The risk, of course, is that rather than enhancing the stature of moderates and reducing the influence of those who openly pronounce that what they really seek is the disappearance of Israel, the Obama Administration’s gambit will have the opposite effect. The record of Palestinians professing in the West to accept a two-state solution while assuring their own people that they refuse to accept any such solution is incontrovertible, and does not appear to have evolved to any meaningful degree, as Morris points out.

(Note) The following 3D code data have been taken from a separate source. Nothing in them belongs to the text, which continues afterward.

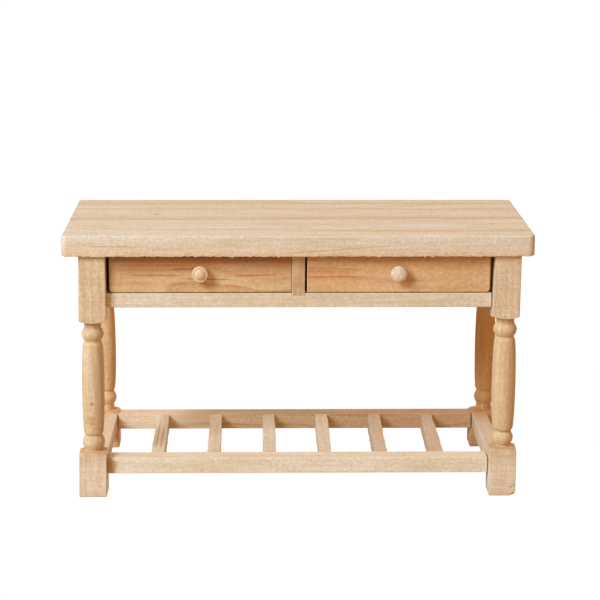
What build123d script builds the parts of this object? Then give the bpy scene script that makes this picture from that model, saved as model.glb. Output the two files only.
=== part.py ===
from build123d import *
import os

# A dolls' house work table at about 1:12: a thick top on four turned legs, two drawers side by side
# under it, and a slatted shelf near the floor. Millimetres, +Z up, floor at Z = 0, origin at floor
# level under the middle of the top. The drawers open towards -Y, and left is -X.

# ---- the whole table --------------------------------------------------------------------------
table_length = 150.0
table_depth = 65.4
table_height = 87.0

# ---- top --------------------------------------------------------------------------------------
top_thickness = 6.6
top_corner_radius = 1.8
top_upper_edge_radius = 0.9
top_lower_edge_radius = 0.5
top_side_overhang = 4.4
top_front_overhang = 1.5

# ---- legs, turned from square blanks ----------------------------------------------------------
leg_size = 8.75
leg_arris_radius = 0.35
foot_edge_radius = 0.3
upper_block_height = 21.4       # from the underside of the top to where the block's corners are cut
shoulder_height = 0.7           # the cut corners under the upper block
foot_block_height = 12.6        # from the floor to where the foot's corners are cut
pommel_height = 2.5             # the rounded shoulder on top of the foot block
neck_radius = 2.7
neck_height = 0.2
collar_height = 2.2             # the plain neck between the upper block and the bead
bead_radius = 3.5
bead_height = 4.9
barrel_radius = 3.65            # at the middle of the long barrel
barrel_end_radius = 3.4
barrel_end_height = 3.2
turning_lift = {"front_left": 0.0, "front_right": 1.3, "rear_left": 0.0, "rear_right": 0.0}

# ---- aprons and the rail under the drawers ----------------------------------------------------
apron_thickness = 5.2
front_rail_height = 4.6
front_rail_top_drop = 12.9      # from the underside of the top to the rail's upper edge
front_rail_set_back = 2.5       # behind the front faces of the legs

# ---- the case behind the rail -----------------------------------------------------------------
case_floor_thickness = 1.6
divider_width = 4.1
divider_let_in = 0.8            # how far the divider stands down into a notch in the rail

# ---- drawers ----------------------------------------------------------------------------------
drawer_face_set_back = 0.3      # behind the rail's face
drawer_end_gap = 0.8            # each side of a drawer front, when it is centred
drawer_shift = {"left": 0.6, "right": 0.0}      # how far each drawer sits off centre
drawer_bottom_gap = 0.25        # under a drawer front
drawer_top_gap = 0.35           # over a drawer front
drawer_running_gap = 0.15       # under the drawer sides
drawer_back_gap = 0.3           # behind the drawers, in front of the rear apron
drawer_front_thickness = 3.8
drawer_side_thickness = 2.0
drawer_side_inset = 0.3         # sides stand in from the ends of the front
drawer_side_drop = 1.8          # sides are lower than the front
drawer_rabbet_depth = 1.6
drawer_back_thickness = 2.0
drawer_bottom_thickness = 1.3
drawer_bottom_lift = 0.7        # underside of the bottom board, over the lower edge of the sides
groove_depth = 0.8

# ---- knobs ------------------------------------------------------------------------------------
knob_radius = 2.7
knob_projection = 4.2
knob_lift = 0.3                 # above the middle of the drawer front
knob_stem_radius = 1.3
knob_stem_length = 1.1
knob_face_radius = 1.9          # where the rounded rim meets the domed face
knob_dome_height = 0.45
knob_spigot_radius = 1.0
knob_spigot_length = 2.4

# ---- slatted shelf ----------------------------------------------------------------------------
shelf_top_height = 12.35
stretcher_height = 5.15
stretcher_depth = 6.8           # front and rear stretchers
side_stretcher_width = 5.35
stretcher_set_back = 2.8        # behind the outer faces of the legs
slat_count = 6
slat_width = 4.1

# ---- joinery ----------------------------------------------------------------------------------
tenon_length = 1.4
tenon_thickness = 2.0
mortise_wall = 0.4              # wood left between two mortises that meet at a leg's inner corner
tenon_shoulder = 0.8            # above and below each tenon
joint_clearance = 0.05
arris_radius = 0.25             # softened long edges on all the small stock

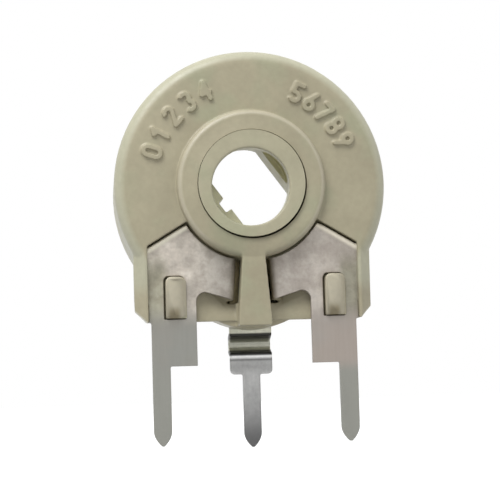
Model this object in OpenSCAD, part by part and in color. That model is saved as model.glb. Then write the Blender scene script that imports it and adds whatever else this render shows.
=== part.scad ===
// Round carbon trimmer potentiometer, upright on its three soldered pins.
// X runs along the row of pins, +Z is up from the board, and the pins' side of the body faces -Y.
// The origin is on the board's surface, midway between the outer pins. The rotor turns about Y.

/* [Body] */
// Diameter of the round body
body_d = 14.6; // [14:0.1:16.5]
// Height of the rotor's axis above the board
axis_h = 10; // [9:0.1:12]
// Thickness of the base's rear wall behind the terminal plates
floor_t = 0.6; // [0.4:0.05:0.9]
// Depth of the terminal plates below the base's rear face
plate_recess = 0.3; // [0.1:0.05:0.5]
// Thickness of the round side wall
side_t = 0.8; // [0.6:0.05:1]
// Rounding of the base's rear rim
rim_r = 0.7; // [0.3:0.05:0.8]
// Width of the square foot below the round body
foot_w = 12.7; // [12.2:0.1:13.4]
// Depth of the foot's flat bottom below the rotor's axis
foot_drop = 7.25; // [7:0.05:8]
// Size of the foot's cut corners
foot_corner = 0.6; // [0.2:0.05:0.8]
// Bevel along the foot's rear side edges
foot_bevel = 0.55; // [0.1:0.05:0.6]
// Height of the nose below the body, in front of the middle terminal
nose_h = 0.4; // [0.3:0.05:0.6]
// Radius of the nose
nose_r = 4.5; // [3.5:0.1:5.5]
// Depth of the front cover, from the base to its face
cover_depth = 2.7; // [2.6:0.1:4]
// Thickness of the cover's front wall
cover_t = 0.7; // [0.5:0.05:0.9]

/* [Rear boss] */
// Diameter of the raised ring round the rotor
boss_d = 7.94; // [7.4:0.02:8.4]
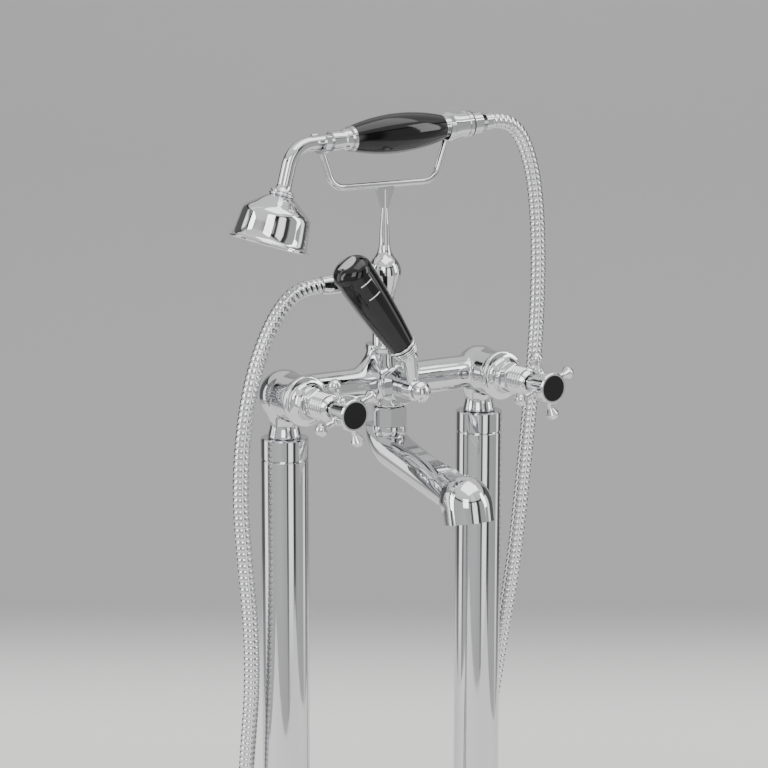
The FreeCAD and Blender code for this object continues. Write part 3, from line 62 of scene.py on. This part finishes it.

The Administration’s purposeful distancing of itself from Israel is likely to empower those who have always believed, and who continue to believe, that in the fullness of time, American support for Israel can be degraded, and with it Israel’s ability to survive. Those in the Arab world who have counseled that that is the case—and there are many of them—will take the Administration’s insistence that it wishes to be “an honest broker” as evidence that, at long last, American support for Israel has begun to erode, and that it is only a matter of time before it is no longer necessary for them to pretend that it is a two-state solution in which they are interested. If this proves to be the case, the Obama Administration, while intending to be helpful, will have inadvertently dealt whatever prospects exist for Middle East peace a serious blow.

Mr. Robbins served as a United States Delegate to the United Nations Human Rights Commission in Geneva during the Clinton Administration. He is an attorney at Mintz Levin in Boston.